■ BRIEF ■
Print exactly the part opening with the line containing "obj.matrix_world = Matrix.Identity(4)" and closing with the line containing "BUTTON_IN_HANDLE = shift(2.6, -17.2)", with both of those lines included.

|---|

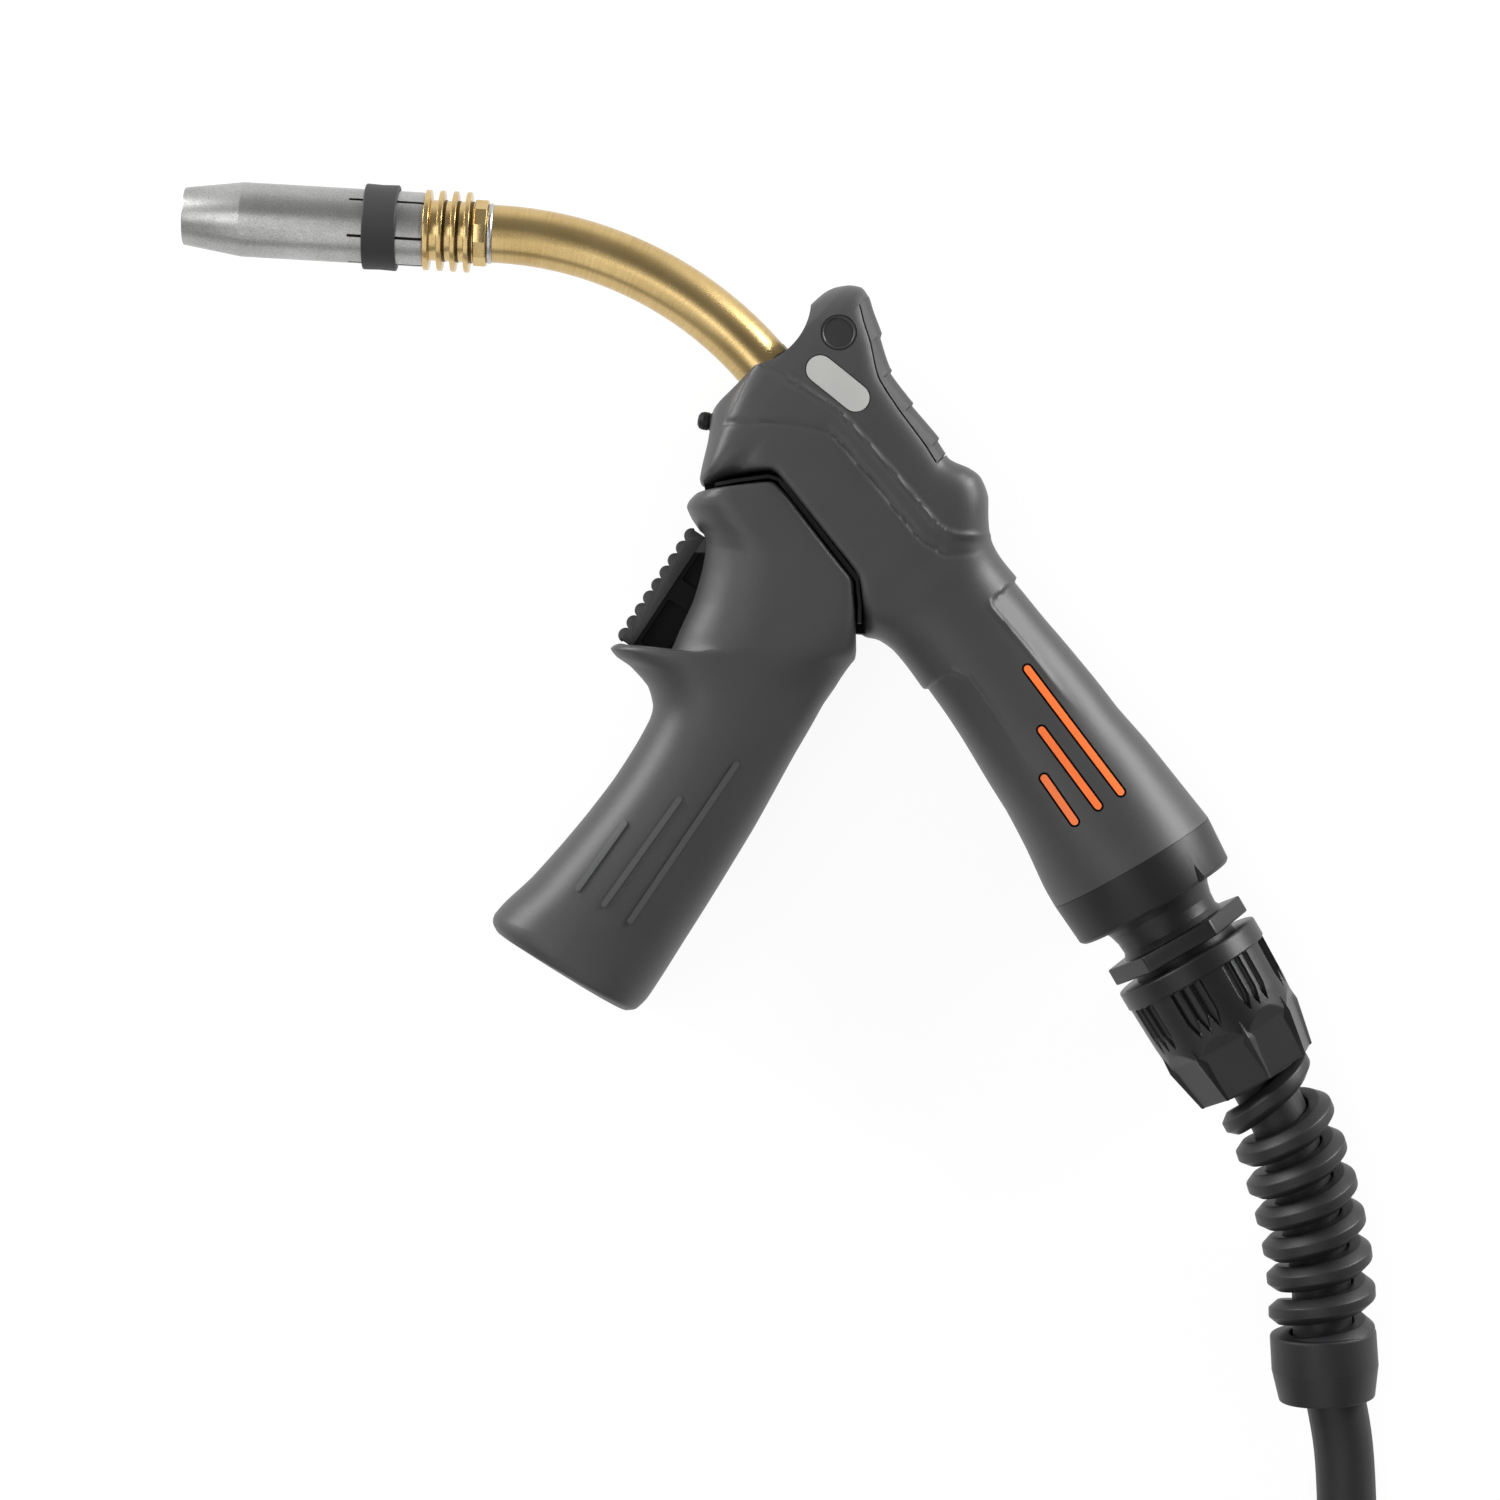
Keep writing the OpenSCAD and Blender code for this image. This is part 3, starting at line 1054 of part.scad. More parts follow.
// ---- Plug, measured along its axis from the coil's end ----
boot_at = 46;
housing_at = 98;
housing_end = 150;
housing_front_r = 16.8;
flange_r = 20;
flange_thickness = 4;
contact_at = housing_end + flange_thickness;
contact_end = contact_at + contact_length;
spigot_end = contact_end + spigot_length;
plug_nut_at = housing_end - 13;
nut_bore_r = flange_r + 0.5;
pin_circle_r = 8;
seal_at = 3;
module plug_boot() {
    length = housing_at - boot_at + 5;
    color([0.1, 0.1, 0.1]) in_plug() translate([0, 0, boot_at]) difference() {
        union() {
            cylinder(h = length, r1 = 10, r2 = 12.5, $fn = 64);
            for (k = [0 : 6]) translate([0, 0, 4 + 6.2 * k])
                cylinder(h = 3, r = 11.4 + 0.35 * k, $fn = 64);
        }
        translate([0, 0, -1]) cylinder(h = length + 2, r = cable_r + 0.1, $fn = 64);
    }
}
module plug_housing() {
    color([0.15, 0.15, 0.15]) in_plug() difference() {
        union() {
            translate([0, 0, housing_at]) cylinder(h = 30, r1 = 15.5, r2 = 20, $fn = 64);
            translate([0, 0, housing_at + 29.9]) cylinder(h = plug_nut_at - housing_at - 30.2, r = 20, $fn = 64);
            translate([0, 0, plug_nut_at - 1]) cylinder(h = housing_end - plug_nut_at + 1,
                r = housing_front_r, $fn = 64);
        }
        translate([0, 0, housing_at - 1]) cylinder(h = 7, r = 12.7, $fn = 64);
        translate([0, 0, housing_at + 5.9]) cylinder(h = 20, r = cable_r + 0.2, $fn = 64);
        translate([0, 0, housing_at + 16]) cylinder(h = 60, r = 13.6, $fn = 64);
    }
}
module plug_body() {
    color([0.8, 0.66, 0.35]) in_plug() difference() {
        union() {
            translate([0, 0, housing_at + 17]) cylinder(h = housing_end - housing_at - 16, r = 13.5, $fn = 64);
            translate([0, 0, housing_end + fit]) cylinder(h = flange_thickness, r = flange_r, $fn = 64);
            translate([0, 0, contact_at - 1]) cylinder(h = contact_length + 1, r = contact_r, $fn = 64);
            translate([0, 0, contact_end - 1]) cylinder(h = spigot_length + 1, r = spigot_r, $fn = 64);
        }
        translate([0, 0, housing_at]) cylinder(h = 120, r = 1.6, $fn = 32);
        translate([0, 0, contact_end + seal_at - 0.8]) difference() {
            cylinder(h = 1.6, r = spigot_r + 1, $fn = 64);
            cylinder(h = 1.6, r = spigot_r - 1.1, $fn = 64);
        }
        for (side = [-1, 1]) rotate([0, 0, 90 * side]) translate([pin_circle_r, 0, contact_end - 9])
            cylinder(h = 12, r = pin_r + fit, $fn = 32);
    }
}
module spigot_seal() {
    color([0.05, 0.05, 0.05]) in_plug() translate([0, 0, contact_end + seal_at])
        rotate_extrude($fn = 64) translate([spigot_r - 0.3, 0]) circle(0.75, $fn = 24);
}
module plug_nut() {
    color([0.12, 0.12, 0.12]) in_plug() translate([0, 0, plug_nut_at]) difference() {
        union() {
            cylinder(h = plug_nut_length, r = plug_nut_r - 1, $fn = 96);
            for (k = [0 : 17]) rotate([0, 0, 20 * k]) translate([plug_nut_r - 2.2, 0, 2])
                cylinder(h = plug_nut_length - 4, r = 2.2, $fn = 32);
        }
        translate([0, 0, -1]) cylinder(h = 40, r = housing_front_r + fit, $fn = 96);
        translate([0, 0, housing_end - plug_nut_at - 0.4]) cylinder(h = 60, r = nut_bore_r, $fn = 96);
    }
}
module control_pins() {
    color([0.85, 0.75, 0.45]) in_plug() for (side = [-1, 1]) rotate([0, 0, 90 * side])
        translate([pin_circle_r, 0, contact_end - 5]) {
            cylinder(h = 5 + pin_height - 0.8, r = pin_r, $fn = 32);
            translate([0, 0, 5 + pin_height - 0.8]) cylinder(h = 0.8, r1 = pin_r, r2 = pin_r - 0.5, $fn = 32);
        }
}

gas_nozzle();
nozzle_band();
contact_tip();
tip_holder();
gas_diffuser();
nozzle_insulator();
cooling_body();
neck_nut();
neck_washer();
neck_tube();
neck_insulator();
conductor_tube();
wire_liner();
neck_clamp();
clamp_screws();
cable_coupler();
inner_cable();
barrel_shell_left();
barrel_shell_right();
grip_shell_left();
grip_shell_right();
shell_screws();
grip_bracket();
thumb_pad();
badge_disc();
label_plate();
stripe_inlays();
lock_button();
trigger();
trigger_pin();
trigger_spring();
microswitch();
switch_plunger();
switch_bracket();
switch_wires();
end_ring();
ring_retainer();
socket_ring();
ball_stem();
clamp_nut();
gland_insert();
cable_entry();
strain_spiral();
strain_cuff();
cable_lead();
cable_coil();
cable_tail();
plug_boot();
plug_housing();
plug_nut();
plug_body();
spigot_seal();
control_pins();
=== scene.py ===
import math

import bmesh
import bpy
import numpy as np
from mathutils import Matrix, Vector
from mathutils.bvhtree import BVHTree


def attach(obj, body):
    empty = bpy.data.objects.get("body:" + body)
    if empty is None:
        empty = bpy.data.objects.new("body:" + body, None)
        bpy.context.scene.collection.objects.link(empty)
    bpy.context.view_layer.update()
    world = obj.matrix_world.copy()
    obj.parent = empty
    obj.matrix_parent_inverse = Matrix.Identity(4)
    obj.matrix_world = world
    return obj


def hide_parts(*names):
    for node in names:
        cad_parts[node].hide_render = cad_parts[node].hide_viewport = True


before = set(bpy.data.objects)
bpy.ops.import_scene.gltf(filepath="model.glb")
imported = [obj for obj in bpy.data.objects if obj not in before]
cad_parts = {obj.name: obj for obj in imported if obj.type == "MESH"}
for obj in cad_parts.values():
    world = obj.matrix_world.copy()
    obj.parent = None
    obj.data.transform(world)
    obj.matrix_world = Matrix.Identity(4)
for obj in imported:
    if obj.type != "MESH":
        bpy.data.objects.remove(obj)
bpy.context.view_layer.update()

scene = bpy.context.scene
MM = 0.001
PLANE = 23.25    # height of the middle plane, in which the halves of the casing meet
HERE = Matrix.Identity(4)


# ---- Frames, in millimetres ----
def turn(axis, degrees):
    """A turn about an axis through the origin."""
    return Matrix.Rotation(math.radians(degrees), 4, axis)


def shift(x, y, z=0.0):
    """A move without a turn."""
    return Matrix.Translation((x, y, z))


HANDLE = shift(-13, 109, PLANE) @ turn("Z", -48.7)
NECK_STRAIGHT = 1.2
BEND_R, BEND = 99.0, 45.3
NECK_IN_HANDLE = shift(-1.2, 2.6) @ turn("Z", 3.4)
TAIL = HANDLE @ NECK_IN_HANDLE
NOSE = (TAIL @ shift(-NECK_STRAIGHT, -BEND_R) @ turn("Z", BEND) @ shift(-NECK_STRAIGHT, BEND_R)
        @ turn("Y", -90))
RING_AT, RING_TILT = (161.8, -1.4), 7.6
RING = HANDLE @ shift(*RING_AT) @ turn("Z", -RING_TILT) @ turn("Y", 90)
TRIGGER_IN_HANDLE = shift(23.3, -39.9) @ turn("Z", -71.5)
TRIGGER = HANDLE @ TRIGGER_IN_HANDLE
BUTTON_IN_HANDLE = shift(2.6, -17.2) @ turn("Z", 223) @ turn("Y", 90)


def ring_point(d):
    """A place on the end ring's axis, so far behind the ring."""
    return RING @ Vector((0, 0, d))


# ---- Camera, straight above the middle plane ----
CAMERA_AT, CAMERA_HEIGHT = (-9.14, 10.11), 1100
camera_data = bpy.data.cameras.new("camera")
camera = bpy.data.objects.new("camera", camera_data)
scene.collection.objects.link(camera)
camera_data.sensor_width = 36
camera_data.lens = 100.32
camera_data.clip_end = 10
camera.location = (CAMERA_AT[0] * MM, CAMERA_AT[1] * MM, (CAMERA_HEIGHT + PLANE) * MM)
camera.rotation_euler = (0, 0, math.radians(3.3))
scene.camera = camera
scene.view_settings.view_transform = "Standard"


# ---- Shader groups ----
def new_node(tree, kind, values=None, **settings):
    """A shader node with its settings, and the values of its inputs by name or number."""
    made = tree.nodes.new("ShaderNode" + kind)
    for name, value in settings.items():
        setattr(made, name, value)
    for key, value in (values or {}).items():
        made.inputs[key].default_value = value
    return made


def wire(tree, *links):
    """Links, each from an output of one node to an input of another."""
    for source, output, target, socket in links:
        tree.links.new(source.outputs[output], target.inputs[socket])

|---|

■ FULL RESPONSE ■
    obj.matrix_world = Matrix.Identity(4)
for obj in imported:
    if obj.type != "MESH":
        bpy.data.objects.remove(obj)
bpy.context.view_layer.update()

scene = bpy.context.scene
MM = 0.001
PLANE = 23.25    # height of the middle plane, in which the halves of the casing meet
HERE = Matrix.Identity(4)


# ---- Frames, in millimetres ----
def turn(axis, degrees):
    """A turn about an axis through the origin."""
    return Matrix.Rotation(math.radians(degrees), 4, axis)


def shift(x, y, z=0.0):
    """A move without a turn."""
    return Matrix.Translation((x, y, z))


HANDLE = shift(-13, 109, PLANE) @ turn("Z", -48.7)
NECK_STRAIGHT = 1.2
BEND_R, BEND = 99.0, 45.3
NECK_IN_HANDLE = shift(-1.2, 2.6) @ turn("Z", 3.4)
TAIL = HANDLE @ NECK_IN_HANDLE
NOSE = (TAIL @ shift(-NECK_STRAIGHT, -BEND_R) @ turn("Z", BEND) @ shift(-NECK_STRAIGHT, BEND_R)
        @ turn("Y", -90))
RING_AT, RING_TILT = (161.8, -1.4), 7.6
RING = HANDLE @ shift(*RING_AT) @ turn("Z", -RING_TILT) @ turn("Y", 90)
TRIGGER_IN_HANDLE = shift(23.3, -39.9) @ turn("Z", -71.5)
TRIGGER = HANDLE @ TRIGGER_IN_HANDLE
BUTTON_IN_HANDLE = shift(2.6, -17.2) @ turn("Z", 223) @ turn("Y", 90)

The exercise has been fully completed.